Es macht dem drahtigen, braun gebrannten Mann nichts aus, wenn er jetzt im Sommer oft erst spät abends nach Hause kommt - so sei das halt. Bis Mitte November ist er auf den Feldern unterwegs, bis die Maschinen gewaschen und eingewintert und die letzten Rechnungen geschrieben sind, ist es schnell Dezember. Dann kommt seine ruhigere Zeit. "Die wenige Freizeit, die ich habe, will ich gut gestalten", sagt er. Die neue Saison beginnt im nächsten Jahr Anfang/Mitte März mit der Aussaat.

An diesem Samstag mäht er für Josef Weidenhiller (71) und seinen Sohn Christoph (34) aus Gaimersheim. Die beiden betreiben ihre Landwirtschaft nebenberuflich; Weidenhiller senior war im Amt für Landwirtschaft und Forsten beschäftigt, der Junior arbeitet als Ingenieur bei Audi. Ihre Traktoren und Anhänger stehen am Feldrand, während Bergmeister erntet. Wenn der Körnertank im Fahrzeug voll ist, fährt er an den Rand und lädt zentnerweise Weizen in die Anhänger. "2016 als Erntejahr lässt keine Spitzenerträge erwarten", erklärt Weidenhiller senior. Das Frühjahr sei zu nass gewesen, da habe der Weizen keine langen Wurzeln ausbilden können. "Da tut dann jede Trockenperiode im Sommer weh." Zu viel Regen natürlich sowieso, aber auch das schwüle Wetter, weil dann alles viel schlechter trockne. Und wenn es immer weiterregnet? Irgendwann muss geerntet werden. Dann eben mit höherem Wassergehalt, so Weidenhiller. In diesem Fall müsse das Getreide allerdings noch mal extra getrocknet werden. Das ist ein Kostenpunkt mehr und schmälert den eh nicht großen Gewinn.

Plötzlich hoppelt ein Hase vor dem Mähdrescher durchs Feld. Das Tier wird sichtlich nervös, es steht nur noch ein schmaler Streifen Getreide, die Halme wackeln, wenn es unten durchschlüpft. In wenigen Minuten wird sein Versteck ganz weg sein, dann bleibt ihm nur noch die Flucht übers freie Feld. "Vorgestern hatte ich einen Dachs mit 15 bis 20 Kilo direkt vor mir", erzählt Bergmeister.
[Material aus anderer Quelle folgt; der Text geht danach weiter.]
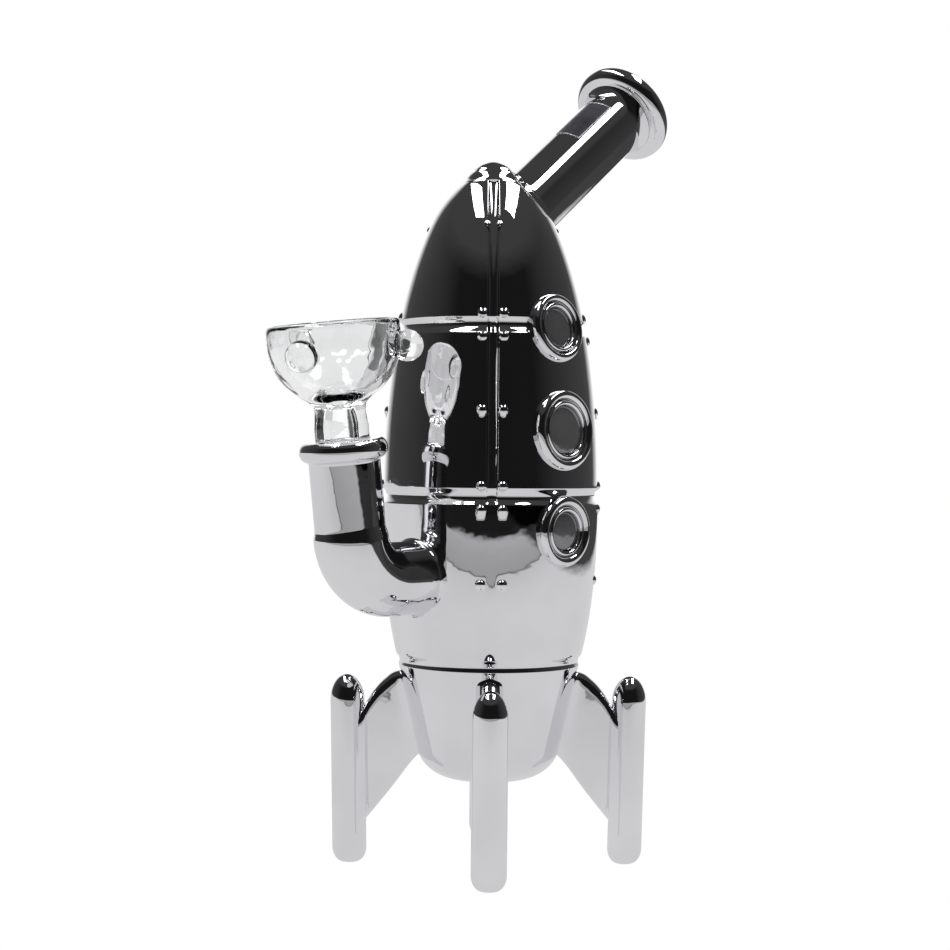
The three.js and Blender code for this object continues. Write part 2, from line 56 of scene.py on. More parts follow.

Der sei durch sein Hupen aber weggelaufen. Das sei zum Beispiel bei Rehkitzen schwieriger, die blieben lange liegen, da müsse man sehr aufpassen. "Aber das ist einfach der Lauf der Dinge, dass den Feldtieren nach und nach die Deckung geraubt wird, seit zigtausend Jahren wird im Sommer geerntet." Für den Landwirt ist es ein großes Vorrecht, so nah dran an der Natur zu sein und mit den Jahreszeiten leben zu können.

Während er selbst auf dem Mähdrescher sitzt, ist Bergmeister über das Mobiltelefon mit seinen Erntehelfern verbunden. "Mach jetzt keine Versuche mit dem vollen Hänger", mahnt er mit Blick auf den kleinen Feldweg mit scharfer Kurve in der Ferne. Kurze Zeit später bekommt er, als er gerade mal am Feldrand steht, einen Beutel hoch in den Mähdrescher gereicht: Bei der Arbeit wird er von den Landwirten, für die er erntet, rührend mit Brotzeiten versorgt.

Auf die Frage, ob er seinen Kindern empfehlen würde, auch Landwirt zu werden, schweigt er zum ersten Mal. Nach kurzem Zögern sagt er nachdenklich: "Ich mag nicht jammern. Mir gefällt mein Job. Und Landwirtschaft hat und braucht Zukunft. Aber das Hin und Her mit den Preisen ist zermürbend. Dass ich für 100 Kilogramm Getreide ungefähr 13 Euro bekomme - wie soll das funktionieren" Aber dann lächelt Matthias Bergmeister und fügt mit Nachdruck hinzu: "Aber ich bin gerne Bauer. Da braucht's Gespür dafür. Landwirtschaft ist meine Berufung."